Forgetful Remembrance: Social Forgetting and Vernacular Historiography of a Rebellion in Ulster
by Guy Beiner (Oxford University Press, £35.00)
Troublesome memories, or memories of troubles? This fascinating book is about memory, and how the contemporary inevitably colours perceptions of the past.
In that context, pinning down memory is always aiming at a moving target. Don’t be put off by the book’s rather clunky subtitle – it says what is in the tin. As the author – a PhD graduate of UCD, but currently a professor of modern history in an Israeli university – succinctly puts it: it is ‘an exploration of how an episode in provincial history, in a peripheral corner of Europe, was paradoxically both forgotten and remembered locally’.
Beiner is in essence an analyst of memory, and of a different way of approaching history. Thus this study, while hanging on the peg of the history of a particular strain of memory of the 1798 rebellion, is much more than that.
It attempts to disentangle myth and history – ‘mythistory’ – an oftentimes lethal construct where truth for one is myth for another.
The book is as much about forgetting as remembering. It strikes a chord with this reviewer, who recognises in Beiner’s thesis much of what has gone on in the west Cork Protestant community since the traumas of the revolutionary period.
There, remembrance has become selective. Sometimes it hasn’t seemed to be there at all, not because the events are deliberately wiped from social memory, or because it was not politic for the community to remember them– but simply because it was no longer necessary, useful or significant to do so. Historians can fall into the trap that history is important to lay people. For most, it isn’t.
This book is a dense read, but rewarding. Beiner’s scholarship is exemplary. The referencing and bibliography is mind-bogglingly comprehensive. His writing is complex, but light in touch. This book needs to be taken at a sedate walk, not a canter.

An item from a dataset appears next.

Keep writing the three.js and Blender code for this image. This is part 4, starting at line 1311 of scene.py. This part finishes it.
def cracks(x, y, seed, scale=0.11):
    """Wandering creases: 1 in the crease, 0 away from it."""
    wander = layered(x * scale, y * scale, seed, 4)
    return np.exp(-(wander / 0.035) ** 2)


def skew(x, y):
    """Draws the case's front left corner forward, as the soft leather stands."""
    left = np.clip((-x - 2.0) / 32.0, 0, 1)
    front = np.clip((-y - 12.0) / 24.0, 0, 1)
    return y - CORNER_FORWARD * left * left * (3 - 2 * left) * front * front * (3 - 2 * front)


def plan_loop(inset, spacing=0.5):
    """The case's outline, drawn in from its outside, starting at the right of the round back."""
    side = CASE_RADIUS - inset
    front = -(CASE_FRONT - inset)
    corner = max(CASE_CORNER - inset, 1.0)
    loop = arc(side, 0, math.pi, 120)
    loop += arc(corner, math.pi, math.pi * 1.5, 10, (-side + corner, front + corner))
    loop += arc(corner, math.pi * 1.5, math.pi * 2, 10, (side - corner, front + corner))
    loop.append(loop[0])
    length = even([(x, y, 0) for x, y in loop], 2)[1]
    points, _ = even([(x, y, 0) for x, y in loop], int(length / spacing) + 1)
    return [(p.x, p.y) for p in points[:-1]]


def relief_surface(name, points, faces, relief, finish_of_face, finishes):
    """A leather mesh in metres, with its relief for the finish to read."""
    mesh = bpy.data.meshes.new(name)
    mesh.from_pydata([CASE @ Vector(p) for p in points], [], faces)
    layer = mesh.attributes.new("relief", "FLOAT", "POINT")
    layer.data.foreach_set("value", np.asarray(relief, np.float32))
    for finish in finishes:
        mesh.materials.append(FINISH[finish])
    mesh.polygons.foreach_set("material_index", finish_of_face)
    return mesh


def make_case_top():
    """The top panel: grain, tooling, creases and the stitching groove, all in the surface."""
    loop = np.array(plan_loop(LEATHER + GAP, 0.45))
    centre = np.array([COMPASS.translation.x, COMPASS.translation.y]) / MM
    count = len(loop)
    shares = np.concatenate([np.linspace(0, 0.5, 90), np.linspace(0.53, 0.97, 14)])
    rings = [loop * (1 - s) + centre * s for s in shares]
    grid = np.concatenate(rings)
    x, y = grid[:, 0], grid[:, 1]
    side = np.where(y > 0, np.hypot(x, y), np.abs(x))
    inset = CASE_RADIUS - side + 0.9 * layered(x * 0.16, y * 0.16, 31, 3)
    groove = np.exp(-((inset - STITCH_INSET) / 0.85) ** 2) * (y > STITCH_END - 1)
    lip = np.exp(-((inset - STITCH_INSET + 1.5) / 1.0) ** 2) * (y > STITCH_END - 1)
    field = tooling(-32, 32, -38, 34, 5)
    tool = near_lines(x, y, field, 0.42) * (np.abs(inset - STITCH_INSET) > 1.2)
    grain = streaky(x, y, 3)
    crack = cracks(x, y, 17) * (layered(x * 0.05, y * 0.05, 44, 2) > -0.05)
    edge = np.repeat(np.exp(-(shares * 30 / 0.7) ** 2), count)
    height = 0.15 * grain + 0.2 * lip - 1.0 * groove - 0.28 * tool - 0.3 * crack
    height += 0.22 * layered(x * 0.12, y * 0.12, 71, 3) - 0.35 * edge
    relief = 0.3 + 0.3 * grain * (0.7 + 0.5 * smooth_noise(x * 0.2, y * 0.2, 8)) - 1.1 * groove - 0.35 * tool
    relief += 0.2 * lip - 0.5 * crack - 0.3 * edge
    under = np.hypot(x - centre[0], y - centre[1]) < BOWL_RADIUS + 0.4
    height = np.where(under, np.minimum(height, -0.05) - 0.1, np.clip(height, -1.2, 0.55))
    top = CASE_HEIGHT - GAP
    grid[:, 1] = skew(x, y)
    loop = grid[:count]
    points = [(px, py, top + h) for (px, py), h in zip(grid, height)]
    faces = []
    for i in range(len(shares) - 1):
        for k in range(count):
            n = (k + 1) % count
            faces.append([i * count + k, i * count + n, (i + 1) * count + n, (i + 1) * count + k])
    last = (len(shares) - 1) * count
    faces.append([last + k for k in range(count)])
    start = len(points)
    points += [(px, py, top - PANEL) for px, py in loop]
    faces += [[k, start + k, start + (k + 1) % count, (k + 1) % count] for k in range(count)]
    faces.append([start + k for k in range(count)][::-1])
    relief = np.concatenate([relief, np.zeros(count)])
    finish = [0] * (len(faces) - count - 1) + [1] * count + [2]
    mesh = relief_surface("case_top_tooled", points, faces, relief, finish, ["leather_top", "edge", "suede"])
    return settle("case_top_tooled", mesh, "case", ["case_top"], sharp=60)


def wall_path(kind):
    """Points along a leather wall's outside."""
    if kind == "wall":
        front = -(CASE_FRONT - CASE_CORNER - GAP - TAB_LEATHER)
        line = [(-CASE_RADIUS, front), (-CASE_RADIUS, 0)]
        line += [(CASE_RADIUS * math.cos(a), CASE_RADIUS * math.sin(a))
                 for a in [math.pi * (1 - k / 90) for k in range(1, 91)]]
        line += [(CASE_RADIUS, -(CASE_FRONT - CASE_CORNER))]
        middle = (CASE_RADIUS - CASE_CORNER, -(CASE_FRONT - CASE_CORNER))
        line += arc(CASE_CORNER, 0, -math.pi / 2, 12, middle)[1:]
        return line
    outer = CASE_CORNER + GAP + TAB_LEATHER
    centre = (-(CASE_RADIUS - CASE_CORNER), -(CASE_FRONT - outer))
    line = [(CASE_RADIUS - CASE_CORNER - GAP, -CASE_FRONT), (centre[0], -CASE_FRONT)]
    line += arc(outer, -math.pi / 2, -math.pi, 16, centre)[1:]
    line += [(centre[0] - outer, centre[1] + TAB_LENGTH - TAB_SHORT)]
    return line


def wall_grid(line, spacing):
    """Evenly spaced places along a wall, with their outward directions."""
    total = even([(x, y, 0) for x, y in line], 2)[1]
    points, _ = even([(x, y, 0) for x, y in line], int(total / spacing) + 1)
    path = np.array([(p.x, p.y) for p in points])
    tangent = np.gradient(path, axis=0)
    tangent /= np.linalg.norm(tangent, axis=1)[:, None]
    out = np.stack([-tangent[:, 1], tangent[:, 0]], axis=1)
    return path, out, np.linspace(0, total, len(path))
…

What gives it shape for the general reader is its narrative style, in the sense that it is a journey through the Ulster mindset, in time and space, as it charts and analyses how and why the 1798 rebellion was remembered, forgotten, commemorated and decommemorated through the nineteenth and into the twenty-first century.
Its chapter headings give a flavour of what is under discussion here – such as silencing, unforgivingness, fictionalised memory, imagined reminiscence, partitioned memory, breaking silence, and troubled forgetting.
Beiner paints on a wide canvas; he interrogates the material world in particular to create a three-dimensional and vivid argument.
His ‘vernacular historiography’ is an exercise in detection, more akin to archaeology perhaps, as he excavates hidden oral histories, indirectness in unexplored and unexpected places, and sources such as film, poetry and plays.
Historians are often more conscious of what isn’t there, what isn’t said. Silences can sometimes speak volumes. Thus it is in this study.
Forgetting is not necessarily passive; it can be a conscious and active act not to remember. Thus, northern Presbyterians often actively ‘forget’ their forebears’ involvement in the United Irish rebellion of 1798; that simply does not fit the current loyalist narrative.
(In the same vein, the Irish Parliamentary Party’s contribution to independence was conveniently shunted into an historical siding and allowed to rust and crumble away.)
And a taciturn society, which northern Presbyterianism often shows itself to be, is one in which reticence can trump remembrance anyway – Seamus Heaney’s “whatever you say, say nothing” is ever-present on these pages.
We’re doing a lot of remembering on this island at the moment. Guy Beiner’s wonderful book puts that activity into a wider context and embeds it into a deeper conceptual framework – reminding us, perhaps, that while remembrance is important and useful to the psychological health of a community, its alter ego, forgetting, may be equally significant.